A poco que te pasees por la acera de la vida le Vas descubriendo contradicciones. Esa que surge cuando en la misma familia, un hermano bebé de las ubres del éxito y la gloria mientras que el otro se despeña en la ruina.
Se llama Iñigo. Gafoso e inquieto. De estos tipos que empieza a hablar y le recorre el cuerpo un calambre que hace que se dilate en una sílaba y se contraiga en la siguiente.
Anida en la acera de mi nueva oficina. Con un peto, de esos que se ponen los suplentes cuando salen a calentar por la banda. Con la grafía de una oenege que trata de emplumarte una suscripción bianual para proteger a una minoría afligida. La contradicción es que para trincar al suscriptor explotan a otra minoría, encabezada por Iñigo, que encima ve cómo el viandante le esquiva como hace el esquiador en un descenso alpino con las puertas.
Iñigo me conoce y me saluda risueño sin tratar de enjaretarme su producto. El día que lo intento le dije que había conocido cien con el peto y ninguno había conseguido ni salvar las focas del Ártico ni llegar a fin de mes.

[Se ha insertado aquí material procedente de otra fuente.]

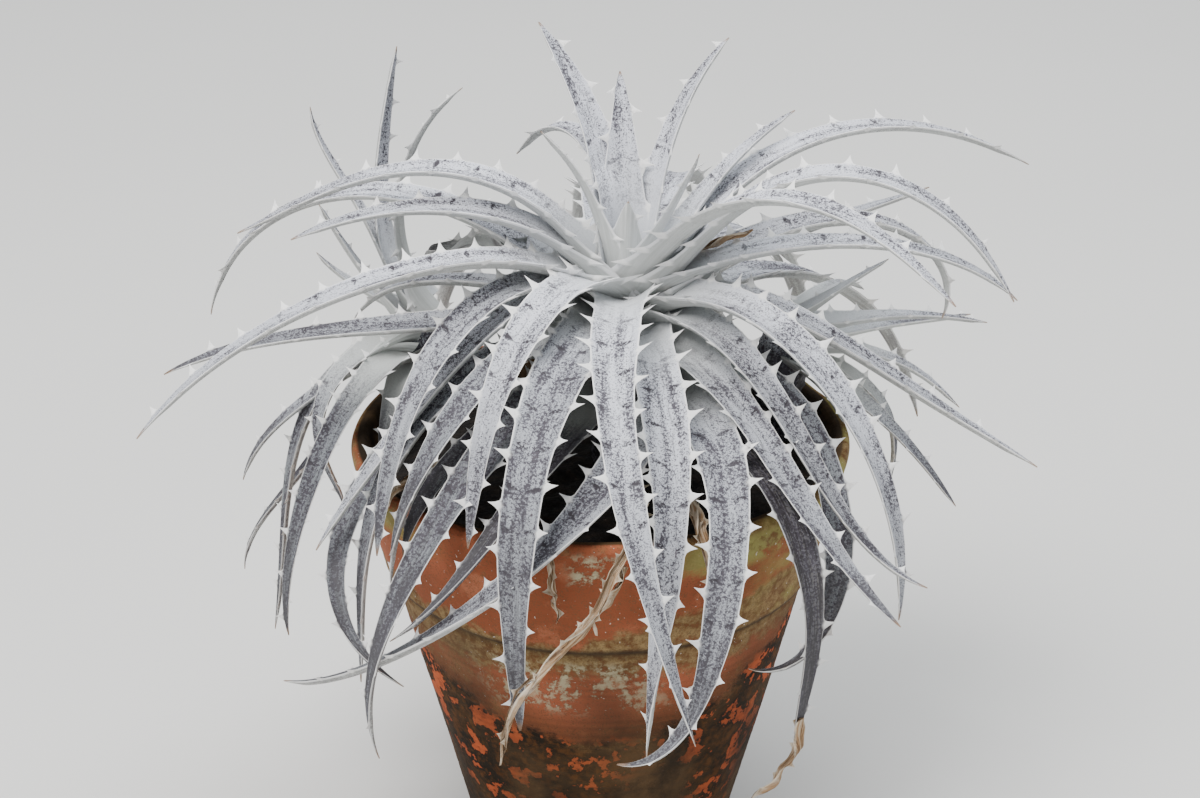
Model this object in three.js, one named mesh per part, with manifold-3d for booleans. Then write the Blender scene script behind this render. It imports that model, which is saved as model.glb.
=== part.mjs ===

Pienso en el oxímoròn que supone la oenege que para acabar con la esclavitud esclaviza al bueno de Iñigo que acabará trabajando en una cadena de producción en la que, por lo menos, no tendrá que ensamblar la conciencia ajena para atornillar su subsistencia.
Un tocomocho de los de toda la vida. Como el sorteo del oro de la Cruz Roja. Solidaridad gremial para que el fugitivo del paraíso que te endosa la rifa pueda seguir titilando.
Pero no de grandeza. Sino de pura subsistencia.